→ PROBLEM:
Copy out every line in which the string "materials" occurs.

→ DATA EXCERPTS:
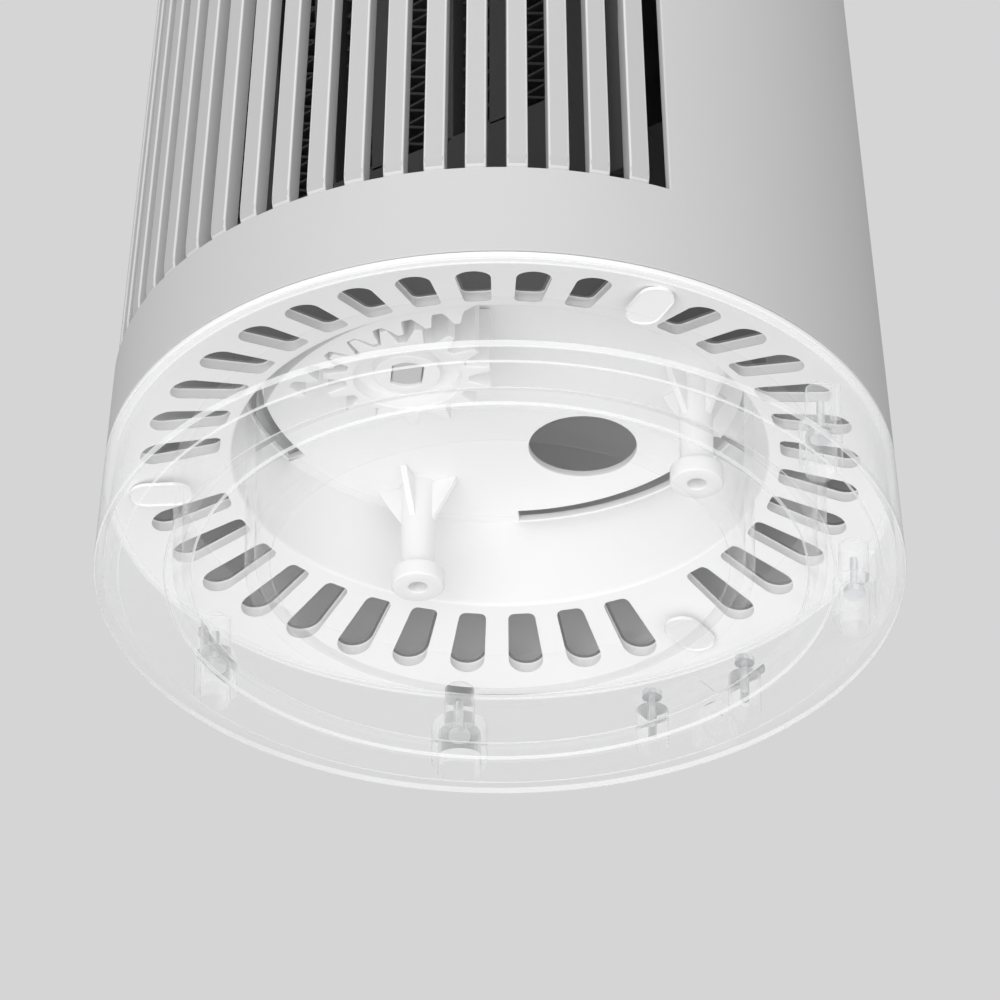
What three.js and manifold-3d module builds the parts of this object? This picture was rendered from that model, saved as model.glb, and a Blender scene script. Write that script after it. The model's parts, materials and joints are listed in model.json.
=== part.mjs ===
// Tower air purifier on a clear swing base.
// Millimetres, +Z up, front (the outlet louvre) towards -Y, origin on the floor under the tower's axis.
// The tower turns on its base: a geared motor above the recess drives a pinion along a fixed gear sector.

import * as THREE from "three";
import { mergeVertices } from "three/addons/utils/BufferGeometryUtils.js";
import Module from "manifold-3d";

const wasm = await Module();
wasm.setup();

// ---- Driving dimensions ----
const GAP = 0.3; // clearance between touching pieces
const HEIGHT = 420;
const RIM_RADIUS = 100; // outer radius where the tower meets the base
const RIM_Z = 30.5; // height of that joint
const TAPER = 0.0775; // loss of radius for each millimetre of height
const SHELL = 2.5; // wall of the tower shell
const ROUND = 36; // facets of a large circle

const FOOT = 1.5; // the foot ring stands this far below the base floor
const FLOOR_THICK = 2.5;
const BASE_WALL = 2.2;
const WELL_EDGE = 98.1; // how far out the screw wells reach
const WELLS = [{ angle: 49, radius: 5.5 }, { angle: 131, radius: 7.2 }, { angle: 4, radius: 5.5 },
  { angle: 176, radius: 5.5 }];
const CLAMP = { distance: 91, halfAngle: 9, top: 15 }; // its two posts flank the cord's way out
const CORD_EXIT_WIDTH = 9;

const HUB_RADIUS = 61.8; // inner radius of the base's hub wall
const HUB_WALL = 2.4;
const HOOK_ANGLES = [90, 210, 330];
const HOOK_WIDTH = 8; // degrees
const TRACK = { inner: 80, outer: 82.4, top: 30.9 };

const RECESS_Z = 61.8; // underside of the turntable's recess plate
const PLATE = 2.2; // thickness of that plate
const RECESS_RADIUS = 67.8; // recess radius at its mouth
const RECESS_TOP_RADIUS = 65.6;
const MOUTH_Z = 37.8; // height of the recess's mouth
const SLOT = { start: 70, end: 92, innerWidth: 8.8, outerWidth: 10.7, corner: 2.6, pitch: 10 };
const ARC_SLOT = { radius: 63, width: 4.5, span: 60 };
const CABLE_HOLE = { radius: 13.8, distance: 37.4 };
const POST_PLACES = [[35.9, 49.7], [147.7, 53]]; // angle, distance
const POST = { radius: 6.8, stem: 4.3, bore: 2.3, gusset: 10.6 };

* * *

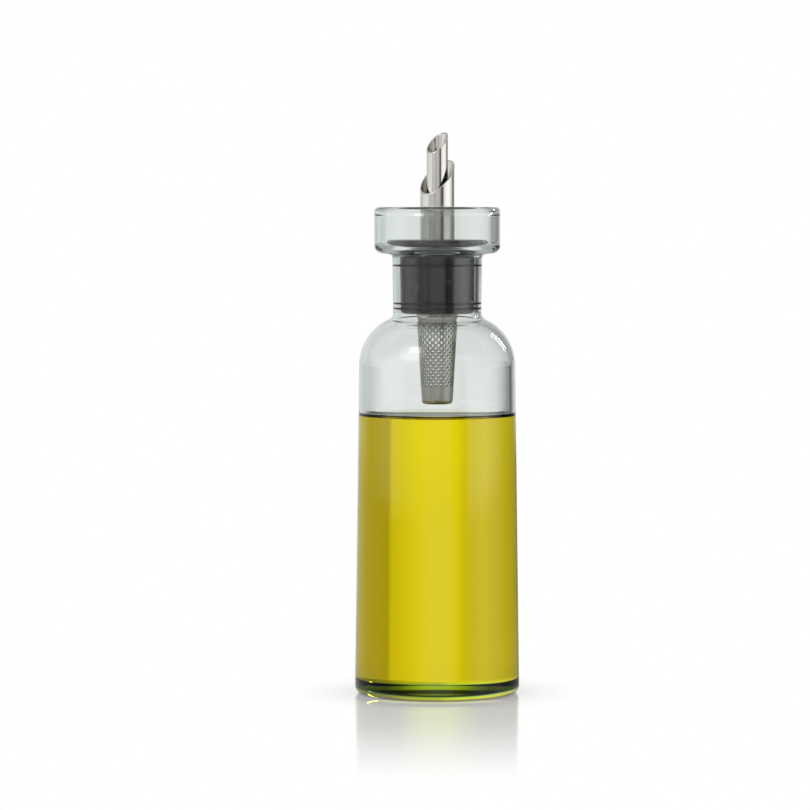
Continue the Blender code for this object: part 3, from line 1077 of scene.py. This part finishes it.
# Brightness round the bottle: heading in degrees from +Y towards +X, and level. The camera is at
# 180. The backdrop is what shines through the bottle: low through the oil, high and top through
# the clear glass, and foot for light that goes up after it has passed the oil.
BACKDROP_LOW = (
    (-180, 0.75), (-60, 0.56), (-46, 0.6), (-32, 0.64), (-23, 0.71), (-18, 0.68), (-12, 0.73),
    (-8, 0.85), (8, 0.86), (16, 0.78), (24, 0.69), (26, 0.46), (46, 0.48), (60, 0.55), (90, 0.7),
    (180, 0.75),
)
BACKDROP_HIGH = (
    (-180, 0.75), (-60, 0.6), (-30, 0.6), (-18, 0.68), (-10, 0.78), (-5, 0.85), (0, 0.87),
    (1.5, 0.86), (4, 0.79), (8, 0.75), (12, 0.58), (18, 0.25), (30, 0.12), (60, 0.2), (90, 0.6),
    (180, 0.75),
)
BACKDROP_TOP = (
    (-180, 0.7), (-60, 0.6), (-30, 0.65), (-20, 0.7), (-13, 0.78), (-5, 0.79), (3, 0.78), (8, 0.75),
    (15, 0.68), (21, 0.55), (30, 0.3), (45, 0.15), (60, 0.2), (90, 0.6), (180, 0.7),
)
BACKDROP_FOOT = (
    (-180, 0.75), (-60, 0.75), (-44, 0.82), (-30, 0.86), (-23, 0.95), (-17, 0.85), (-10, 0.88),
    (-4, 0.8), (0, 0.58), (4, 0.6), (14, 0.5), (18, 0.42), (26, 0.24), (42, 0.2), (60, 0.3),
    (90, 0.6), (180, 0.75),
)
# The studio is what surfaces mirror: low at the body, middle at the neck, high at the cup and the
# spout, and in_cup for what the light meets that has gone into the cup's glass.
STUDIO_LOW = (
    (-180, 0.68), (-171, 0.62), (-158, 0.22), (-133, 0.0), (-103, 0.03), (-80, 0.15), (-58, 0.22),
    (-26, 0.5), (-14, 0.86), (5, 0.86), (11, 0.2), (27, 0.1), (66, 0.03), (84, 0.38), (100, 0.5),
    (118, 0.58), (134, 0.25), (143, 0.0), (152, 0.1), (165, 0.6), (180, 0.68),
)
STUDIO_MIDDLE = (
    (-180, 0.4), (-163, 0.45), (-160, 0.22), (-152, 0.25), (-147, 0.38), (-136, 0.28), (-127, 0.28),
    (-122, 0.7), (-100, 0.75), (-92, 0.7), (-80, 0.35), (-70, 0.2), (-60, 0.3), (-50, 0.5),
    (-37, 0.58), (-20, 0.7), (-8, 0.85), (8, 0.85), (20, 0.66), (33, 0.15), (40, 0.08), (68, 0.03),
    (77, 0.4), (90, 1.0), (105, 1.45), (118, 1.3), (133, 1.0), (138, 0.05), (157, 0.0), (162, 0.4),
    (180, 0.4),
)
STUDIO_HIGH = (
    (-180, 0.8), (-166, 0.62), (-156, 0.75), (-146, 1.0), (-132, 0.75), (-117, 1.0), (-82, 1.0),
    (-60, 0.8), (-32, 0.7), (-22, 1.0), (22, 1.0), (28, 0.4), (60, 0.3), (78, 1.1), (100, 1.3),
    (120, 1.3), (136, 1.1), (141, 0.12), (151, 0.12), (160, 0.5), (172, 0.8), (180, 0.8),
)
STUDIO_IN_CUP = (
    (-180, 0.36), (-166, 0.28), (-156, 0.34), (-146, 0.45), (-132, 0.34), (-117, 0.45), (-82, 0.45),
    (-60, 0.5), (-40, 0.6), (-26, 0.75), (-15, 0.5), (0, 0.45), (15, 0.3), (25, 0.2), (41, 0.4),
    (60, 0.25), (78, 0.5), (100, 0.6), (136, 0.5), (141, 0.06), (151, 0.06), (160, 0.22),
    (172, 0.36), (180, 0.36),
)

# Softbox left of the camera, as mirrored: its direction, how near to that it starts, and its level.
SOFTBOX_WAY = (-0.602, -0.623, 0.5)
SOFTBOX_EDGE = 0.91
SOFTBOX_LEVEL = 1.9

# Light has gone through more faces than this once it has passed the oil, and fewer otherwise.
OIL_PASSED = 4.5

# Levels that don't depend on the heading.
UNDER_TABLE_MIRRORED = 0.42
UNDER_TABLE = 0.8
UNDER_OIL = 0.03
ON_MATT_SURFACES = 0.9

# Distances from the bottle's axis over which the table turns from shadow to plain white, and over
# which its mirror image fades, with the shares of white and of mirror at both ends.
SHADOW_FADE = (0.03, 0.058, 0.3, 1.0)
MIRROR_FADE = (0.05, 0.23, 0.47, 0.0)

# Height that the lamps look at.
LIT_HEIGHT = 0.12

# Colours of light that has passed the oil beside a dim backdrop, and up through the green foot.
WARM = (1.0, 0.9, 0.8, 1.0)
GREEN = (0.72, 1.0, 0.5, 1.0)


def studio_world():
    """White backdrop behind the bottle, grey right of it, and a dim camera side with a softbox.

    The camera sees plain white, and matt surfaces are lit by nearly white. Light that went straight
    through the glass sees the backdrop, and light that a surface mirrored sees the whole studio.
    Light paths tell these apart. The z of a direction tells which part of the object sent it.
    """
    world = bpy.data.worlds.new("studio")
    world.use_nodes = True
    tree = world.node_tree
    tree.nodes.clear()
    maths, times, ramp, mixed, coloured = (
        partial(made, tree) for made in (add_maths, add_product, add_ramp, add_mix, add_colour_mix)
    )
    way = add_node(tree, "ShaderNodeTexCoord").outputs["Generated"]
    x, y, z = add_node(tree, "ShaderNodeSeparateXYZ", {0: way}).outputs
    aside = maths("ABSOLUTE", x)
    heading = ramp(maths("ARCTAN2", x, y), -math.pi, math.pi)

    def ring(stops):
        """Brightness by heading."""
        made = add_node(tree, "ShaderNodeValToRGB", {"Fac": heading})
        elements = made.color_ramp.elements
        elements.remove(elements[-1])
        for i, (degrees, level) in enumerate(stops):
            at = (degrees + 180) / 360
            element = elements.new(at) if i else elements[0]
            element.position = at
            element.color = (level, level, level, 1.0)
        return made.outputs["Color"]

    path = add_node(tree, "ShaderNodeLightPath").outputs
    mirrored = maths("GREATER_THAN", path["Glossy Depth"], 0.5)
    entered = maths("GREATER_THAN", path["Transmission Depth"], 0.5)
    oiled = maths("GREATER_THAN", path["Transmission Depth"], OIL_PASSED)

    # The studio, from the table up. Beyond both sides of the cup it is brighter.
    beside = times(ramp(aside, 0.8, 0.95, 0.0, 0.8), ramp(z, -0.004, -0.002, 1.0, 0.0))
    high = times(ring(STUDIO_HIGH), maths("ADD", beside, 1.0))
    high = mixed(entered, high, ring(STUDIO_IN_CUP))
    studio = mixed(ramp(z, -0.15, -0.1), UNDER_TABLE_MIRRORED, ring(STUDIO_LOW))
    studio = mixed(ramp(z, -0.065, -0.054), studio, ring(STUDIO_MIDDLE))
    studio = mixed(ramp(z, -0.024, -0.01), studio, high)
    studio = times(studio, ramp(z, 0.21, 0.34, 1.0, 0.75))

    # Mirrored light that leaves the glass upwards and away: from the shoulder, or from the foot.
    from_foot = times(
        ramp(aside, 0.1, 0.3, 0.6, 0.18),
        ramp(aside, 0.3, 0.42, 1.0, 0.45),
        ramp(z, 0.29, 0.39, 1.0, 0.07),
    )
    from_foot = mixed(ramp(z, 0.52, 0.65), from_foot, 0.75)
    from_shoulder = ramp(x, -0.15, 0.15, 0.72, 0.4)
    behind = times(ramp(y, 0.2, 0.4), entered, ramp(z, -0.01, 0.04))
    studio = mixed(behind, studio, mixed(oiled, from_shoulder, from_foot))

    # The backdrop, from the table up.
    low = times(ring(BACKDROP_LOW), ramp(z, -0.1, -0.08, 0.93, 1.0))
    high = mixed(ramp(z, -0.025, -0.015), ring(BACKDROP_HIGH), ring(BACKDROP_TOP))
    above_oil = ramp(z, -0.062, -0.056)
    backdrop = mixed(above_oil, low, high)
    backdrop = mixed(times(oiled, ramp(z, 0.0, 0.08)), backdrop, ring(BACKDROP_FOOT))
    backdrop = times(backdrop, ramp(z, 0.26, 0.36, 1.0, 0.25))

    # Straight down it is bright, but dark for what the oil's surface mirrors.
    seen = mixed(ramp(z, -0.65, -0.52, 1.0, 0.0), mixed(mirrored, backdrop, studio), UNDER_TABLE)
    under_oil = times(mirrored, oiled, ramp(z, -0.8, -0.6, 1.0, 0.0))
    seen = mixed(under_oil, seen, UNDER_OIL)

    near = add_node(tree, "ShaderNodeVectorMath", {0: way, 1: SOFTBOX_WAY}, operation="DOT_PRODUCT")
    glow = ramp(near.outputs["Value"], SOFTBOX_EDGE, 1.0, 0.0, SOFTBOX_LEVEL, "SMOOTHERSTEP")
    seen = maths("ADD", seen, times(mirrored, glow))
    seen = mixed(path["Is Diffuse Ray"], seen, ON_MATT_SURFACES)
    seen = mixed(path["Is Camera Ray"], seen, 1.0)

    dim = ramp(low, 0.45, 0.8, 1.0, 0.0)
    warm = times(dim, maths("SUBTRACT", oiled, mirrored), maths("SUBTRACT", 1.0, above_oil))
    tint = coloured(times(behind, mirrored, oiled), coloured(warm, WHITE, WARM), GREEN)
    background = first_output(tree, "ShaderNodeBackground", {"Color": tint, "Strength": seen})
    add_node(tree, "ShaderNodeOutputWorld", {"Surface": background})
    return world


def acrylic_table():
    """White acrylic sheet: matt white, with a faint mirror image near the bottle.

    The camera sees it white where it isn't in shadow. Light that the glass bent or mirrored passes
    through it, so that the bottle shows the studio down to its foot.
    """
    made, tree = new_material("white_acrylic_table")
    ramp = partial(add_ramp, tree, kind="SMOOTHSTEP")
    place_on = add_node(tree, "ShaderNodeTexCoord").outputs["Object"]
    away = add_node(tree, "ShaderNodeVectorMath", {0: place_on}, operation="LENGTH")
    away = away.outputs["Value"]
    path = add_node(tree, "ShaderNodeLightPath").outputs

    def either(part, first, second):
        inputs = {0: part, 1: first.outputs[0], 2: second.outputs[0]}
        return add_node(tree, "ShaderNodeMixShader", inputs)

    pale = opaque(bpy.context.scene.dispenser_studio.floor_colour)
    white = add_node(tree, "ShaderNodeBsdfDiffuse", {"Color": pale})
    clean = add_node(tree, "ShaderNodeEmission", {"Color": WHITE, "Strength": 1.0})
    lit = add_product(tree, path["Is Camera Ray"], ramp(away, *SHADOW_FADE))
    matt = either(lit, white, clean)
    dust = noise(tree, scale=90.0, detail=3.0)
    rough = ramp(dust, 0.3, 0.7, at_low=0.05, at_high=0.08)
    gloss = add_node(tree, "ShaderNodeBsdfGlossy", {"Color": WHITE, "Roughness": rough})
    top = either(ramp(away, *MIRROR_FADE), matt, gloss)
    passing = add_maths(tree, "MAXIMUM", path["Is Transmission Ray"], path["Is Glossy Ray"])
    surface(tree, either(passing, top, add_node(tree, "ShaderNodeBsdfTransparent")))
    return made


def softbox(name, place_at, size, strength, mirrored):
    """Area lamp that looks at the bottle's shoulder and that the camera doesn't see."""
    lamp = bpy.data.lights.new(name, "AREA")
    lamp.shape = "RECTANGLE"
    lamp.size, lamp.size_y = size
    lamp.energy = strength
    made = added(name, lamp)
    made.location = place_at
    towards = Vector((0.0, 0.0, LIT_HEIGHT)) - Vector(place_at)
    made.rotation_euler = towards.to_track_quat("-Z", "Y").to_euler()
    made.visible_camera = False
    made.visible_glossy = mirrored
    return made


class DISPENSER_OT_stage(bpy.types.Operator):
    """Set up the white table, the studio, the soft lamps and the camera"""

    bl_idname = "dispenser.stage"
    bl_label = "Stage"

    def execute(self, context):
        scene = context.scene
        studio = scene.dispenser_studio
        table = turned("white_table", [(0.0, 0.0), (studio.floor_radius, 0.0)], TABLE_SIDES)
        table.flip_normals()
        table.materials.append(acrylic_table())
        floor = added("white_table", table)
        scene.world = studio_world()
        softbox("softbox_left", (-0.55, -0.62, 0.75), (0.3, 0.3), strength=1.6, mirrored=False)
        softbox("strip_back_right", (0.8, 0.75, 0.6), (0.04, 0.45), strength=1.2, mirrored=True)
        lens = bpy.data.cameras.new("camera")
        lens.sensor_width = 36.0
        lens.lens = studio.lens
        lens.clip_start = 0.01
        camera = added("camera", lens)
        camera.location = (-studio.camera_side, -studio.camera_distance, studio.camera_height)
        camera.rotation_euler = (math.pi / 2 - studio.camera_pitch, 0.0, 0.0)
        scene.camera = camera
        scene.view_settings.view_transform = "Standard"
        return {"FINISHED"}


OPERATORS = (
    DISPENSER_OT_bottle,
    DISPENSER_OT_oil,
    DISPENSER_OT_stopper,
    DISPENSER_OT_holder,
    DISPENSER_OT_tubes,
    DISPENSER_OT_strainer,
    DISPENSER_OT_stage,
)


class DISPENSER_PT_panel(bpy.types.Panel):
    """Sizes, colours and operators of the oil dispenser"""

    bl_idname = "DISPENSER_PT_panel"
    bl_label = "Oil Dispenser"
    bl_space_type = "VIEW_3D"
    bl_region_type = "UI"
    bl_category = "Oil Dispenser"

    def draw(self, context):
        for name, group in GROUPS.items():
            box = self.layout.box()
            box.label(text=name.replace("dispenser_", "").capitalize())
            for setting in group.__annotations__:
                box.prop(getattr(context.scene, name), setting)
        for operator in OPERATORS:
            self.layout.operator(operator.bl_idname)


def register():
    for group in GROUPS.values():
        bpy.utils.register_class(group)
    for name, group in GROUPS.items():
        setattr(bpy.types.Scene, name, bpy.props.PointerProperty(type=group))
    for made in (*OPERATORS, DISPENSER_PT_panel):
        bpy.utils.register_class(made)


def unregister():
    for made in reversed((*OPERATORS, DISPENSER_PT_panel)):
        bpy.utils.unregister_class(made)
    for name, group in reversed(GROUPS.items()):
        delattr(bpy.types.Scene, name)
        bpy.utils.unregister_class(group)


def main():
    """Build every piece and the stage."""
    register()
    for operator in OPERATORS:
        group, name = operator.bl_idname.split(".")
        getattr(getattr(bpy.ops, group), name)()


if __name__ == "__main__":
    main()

→ COMPLETE OUTPUT:
What three.js and manifold-3d module builds the parts of this object? This picture was rendered from that model, saved as model.glb, and a Blender scene script. Write that script after it. The model's parts, materials and joints are listed in model.json.
        table.materials.append(acrylic_table())